Reproduce the listing that follows with no differences at all.

-.-.-

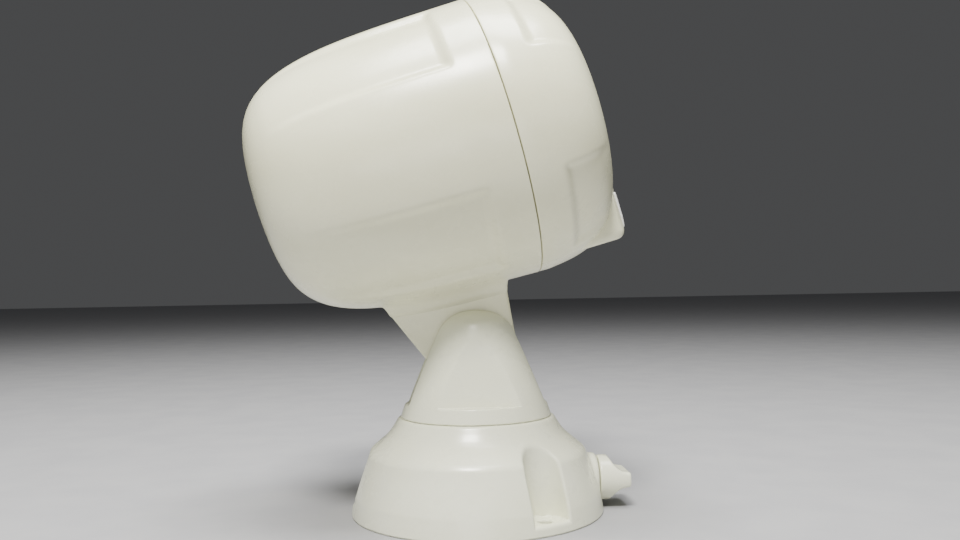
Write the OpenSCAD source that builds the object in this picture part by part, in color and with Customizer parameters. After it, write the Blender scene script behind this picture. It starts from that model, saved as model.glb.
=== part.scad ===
// Battery spotlight on a screw-down swivel base, with a motion sensor under the lens.
// Millimetres, +Z up. The origin is the centre of the base underside; the head faces +X.

/* [Head] */
// radius of the housing at its widest
head_r = 57.1; // [57.1:0.1:57.1]
// length of the head behind its widest section
rear_len = 103.5; // [103.5:0.1:103.5]
// length of the head ahead of its widest section
bezel_len = 34.4; // [34.4:0.1:34.4]
// upward tilt of the head at rest, degrees
tilt = 15.9; // [15.9:0.1:15.9]
// wall of the moulded housings
wall = 3.2; // [3.2:0.1:3.2]
// depth of the diagonal panels
panel_depth = 1.5; // [1.5:0.1:1.5]
// radius of the light opening
opening_r = 38; // [38:0.5:38]

/* [Batteries] */
// diameter of a D cell
cell_d = 34.2; // [34.2:0.1:34.2]
// length of a D cell over its button
cell_len = 61.5; // [61.5:0.1:61.5]

/* [Pivot and fork] */
// height of the tilt pivot
pivot_z = 66; // [66:0.5:66]
// half thickness of the neck tongue
tongue_half = 7.7; // [7.7:0.1:7.7]
// half width of the fork slot
slot_half = 8.6; // [8.6:0.1:8.6]
// radius of the pivot bolt
bolt_r = 3; // [3:0.1:3]
// radius of the turning spigot under the fork
spigot_r = 14; // [14:0.1:14]

/* [Base] */
// radius of the base at the mounting face
base_r = 50.8; // [50.8:0.1:50.8]
// height of the base, where the fork sits on it
base_h = 38.05; // [38.05:0.05:38.05]
// distance of the mounting holes from the axis
hole_ring = 44.7; // [44.7:0.1:44.7]
// radius of a mounting hole
hole_r = 2.6; // [2.6:0.1:2.6]
// height of the thumb screw
thumb_z = 11.4; // [11.4:0.1:11.4]

/* [Hidden] */
$fn = 96;
run = 0.08;          // running clearance on a radius
seam = [15.2, 0, 152]; // centre of the widest section
split = -4.4;        // where the bezel meets the rear housing
pivot_s = (0 - seam[0]) * cos(tilt) + (pivot_z - seam[2]) * sin(tilt);
pivot_v = seam[0] * sin(tilt) + (pivot_z - seam[2]) * cos(tilt);
mouth_r = 53;        // outside of the bezel skirt
cell_c = cell_d / 2 + 0.2;
cell_back = -84;
ease = 0.1;          // small gap between separate pieces

cream = [0.82, 0.80, 0.72];
white = [0.86, 0.85, 0.80];
metal = [0.75, 0.75, 0.77];

// Distances along the head axis run forward from its widest section; heights, up from the axis.
module head_frame() { translate(seam) rotate([0, -tilt, 0]) children(); }
module about_axis() { rotate([0, 90, 0]) children(); }
module disc(s0, s1, r) { translate([s0, 0, 0]) about_axis() cylinder(r = r, h = s1 - s0); }
module ring(s0, s1, r0, r1) {
  difference() { disc(s0, s1, r1); disc(s0 - 1, s1 + 1, r0); }
}
module at_head(s, y, v) { translate([s, y, v]) children(); }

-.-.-

▸ **CORRECT RESPONSE**
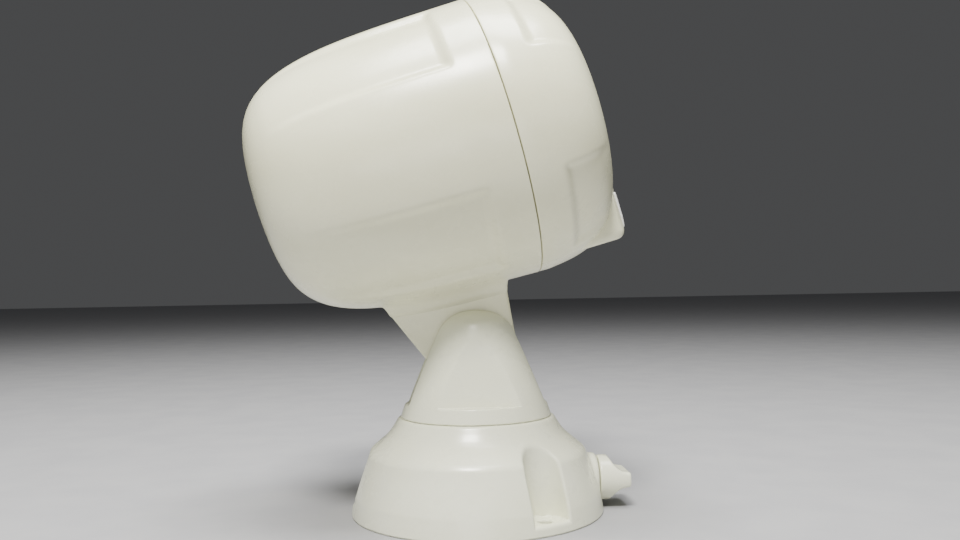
Write the OpenSCAD source that builds the object in this picture part by part, in color and with Customizer parameters. After it, write the Blender scene script behind this picture. It starts from that model, saved as model.glb.
=== part.scad ===
// Battery spotlight on a screw-down swivel base, with a motion sensor under the lens.
// Millimetres, +Z up. The origin is the centre of the base underside; the head faces +X.

/* [Head] */
// radius of the housing at its widest
head_r = 57.1; // [57.1:0.1:57.1]
// length of the head behind its widest section
rear_len = 103.5; // [103.5:0.1:103.5]
// length of the head ahead of its widest section
bezel_len = 34.4; // [34.4:0.1:34.4]
// upward tilt of the head at rest, degrees
tilt = 15.9; // [15.9:0.1:15.9]
// wall of the moulded housings
wall = 3.2; // [3.2:0.1:3.2]
// depth of the diagonal panels
panel_depth = 1.5; // [1.5:0.1:1.5]
// radius of the light opening
opening_r = 38; // [38:0.5:38]

/* [Batteries] */
// diameter of a D cell
cell_d = 34.2; // [34.2:0.1:34.2]
// length of a D cell over its button
cell_len = 61.5; // [61.5:0.1:61.5]

/* [Pivot and fork] */
// height of the tilt pivot
pivot_z = 66; // [66:0.5:66]
// half thickness of the neck tongue
tongue_half = 7.7; // [7.7:0.1:7.7]
// half width of the fork slot
slot_half = 8.6; // [8.6:0.1:8.6]
// radius of the pivot bolt
bolt_r = 3; // [3:0.1:3]
// radius of the turning spigot under the fork
spigot_r = 14; // [14:0.1:14]

/* [Base] */
// radius of the base at the mounting face
base_r = 50.8; // [50.8:0.1:50.8]
// height of the base, where the fork sits on it
base_h = 38.05; // [38.05:0.05:38.05]
// distance of the mounting holes from the axis
hole_ring = 44.7; // [44.7:0.1:44.7]
// radius of a mounting hole
hole_r = 2.6; // [2.6:0.1:2.6]
// height of the thumb screw
thumb_z = 11.4; // [11.4:0.1:11.4]

/* [Hidden] */
$fn = 96;
run = 0.08;          // running clearance on a radius
seam = [15.2, 0, 152]; // centre of the widest section
split = -4.4;        // where the bezel meets the rear housing
pivot_s = (0 - seam[0]) * cos(tilt) + (pivot_z - seam[2]) * sin(tilt);
pivot_v = seam[0] * sin(tilt) + (pivot_z - seam[2]) * cos(tilt);
mouth_r = 53;        // outside of the bezel skirt
cell_c = cell_d / 2 + 0.2;
cell_back = -84;
ease = 0.1;          // small gap between separate pieces

cream = [0.82, 0.80, 0.72];
white = [0.86, 0.85, 0.80];
metal = [0.75, 0.75, 0.77];

// Distances along the head axis run forward from its widest section; heights, up from the axis.
module head_frame() { translate(seam) rotate([0, -tilt, 0]) children(); }
module about_axis() { rotate([0, 90, 0]) children(); }
module disc(s0, s1, r) { translate([s0, 0, 0]) about_axis() cylinder(r = r, h = s1 - s0); }
module ring(s0, s1, r0, r1) {
  difference() { disc(s0, s1, r1); disc(s0 - 1, s1 + 1, r0); }
}
module at_head(s, y, v) { translate([s, y, v]) children(); }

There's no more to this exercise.